When I started my 1-2-3 project I simply disliked my artifact, found it to be of little value, and something that needed improvement. It was just the tip of an iceberg. As I started my research into my artifact it became bigger, more powerful and something that needed to be abolished; it took my instructional assistant away from me, it gave me no valuable input and I grew to truly despise it. It was a large iceberg ready to destroy my trip. By the time I was done my research the hate had become exhausting; I was ready to throw up my hands and say it just doesn’t matter. I had come to wonder if in truth my artifact had no value? Had it been simplified so many times over the years that it had become inconsequential? Was I just going to be plotting a trip around this iceberg and dealing with the waste of time? This was where I was at the near end.So I reflected back and wondered again had some of my interviewees been as blasé about the whole thing as they had seemed? As my study ended I had taken the electronic version of my artifact to my supervisor and she had like it, she’s planning on implementing a similar example next school year. I walked away feeling something good might evolve from my work. Yet, I did ponder Dr. Muth’s questions about my interviewees… Did loyalty to the system prevent me from hearing the whole story during my interviews, or did I miss something? This week I went back to three of my interviewees and showed them the new form. After a brief explanation of “my project went well”, “thanks for your input” and “look how things might change, maybe electronic” I just sort of casually tossed out there “what do you think?”

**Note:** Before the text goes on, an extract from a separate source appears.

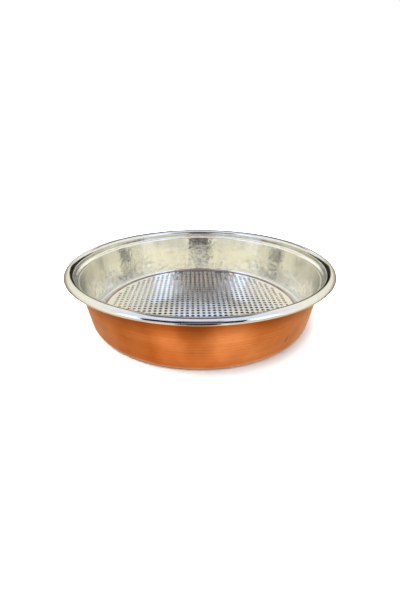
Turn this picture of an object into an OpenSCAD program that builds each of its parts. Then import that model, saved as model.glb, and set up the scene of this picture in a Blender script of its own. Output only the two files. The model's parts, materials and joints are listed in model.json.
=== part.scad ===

These new encounters could not be called interviews, but I needed to see reactions, to see if I had misread cues from earlier. I got three different reactions: First - “Oh, glad to help, looks like it might apply to the IEP more,” this from the general education teacher that had expressed that she taught many individualized students and filled out many un-individualized forms. She seemed receptive; maybe I had read her correctly. Second – “Electronic? Hmmm, who is inputting this?” this from my instructional assistant. She was looking at the work load, logically concerned about her duties. When I said that “was undetermined at this point” she finally looked closer at the form, and thoughtfully nodded her way through the sections. Without poking into her brain again, I assumed she weighed her duties and the needs of the students and decided she would do her job as she always did as she respects the system. Third – “Why change it?” this from the general educator that completes the forms in the mailroom. When I shrugged he looked down at it. “Electronic might be easy”, he added. I can’t help but think his initial reaction was true, and his follow up question was to satisfy my need for him to speak. He scanned the form and handed it back. I still don’t know where he stands; his apparent lack of concern still grates on me. If he feels more it's secret. He’s just going to do what needs to be done by the system.
Now I ask myself if it is possible to discredit full conversations with a 30 second recap? Probably not, but in this day and age when people are told by the media to feel lucky that they have jobs, do people resist the system in silence? Probably; I suspect they were silent with me even in our 30 second recap. The things in the workplace that I don’t agree with I do anyway, and those things that I value I seek to do well. I use the existing artifact because I was told to by the system, now I am hoping to see a change in the future so what I silently resisted can now have value for me. Maybe I've found a way to melt some of the iceberg down, live with it and maybe I'll eventually come to stake a claim in the change.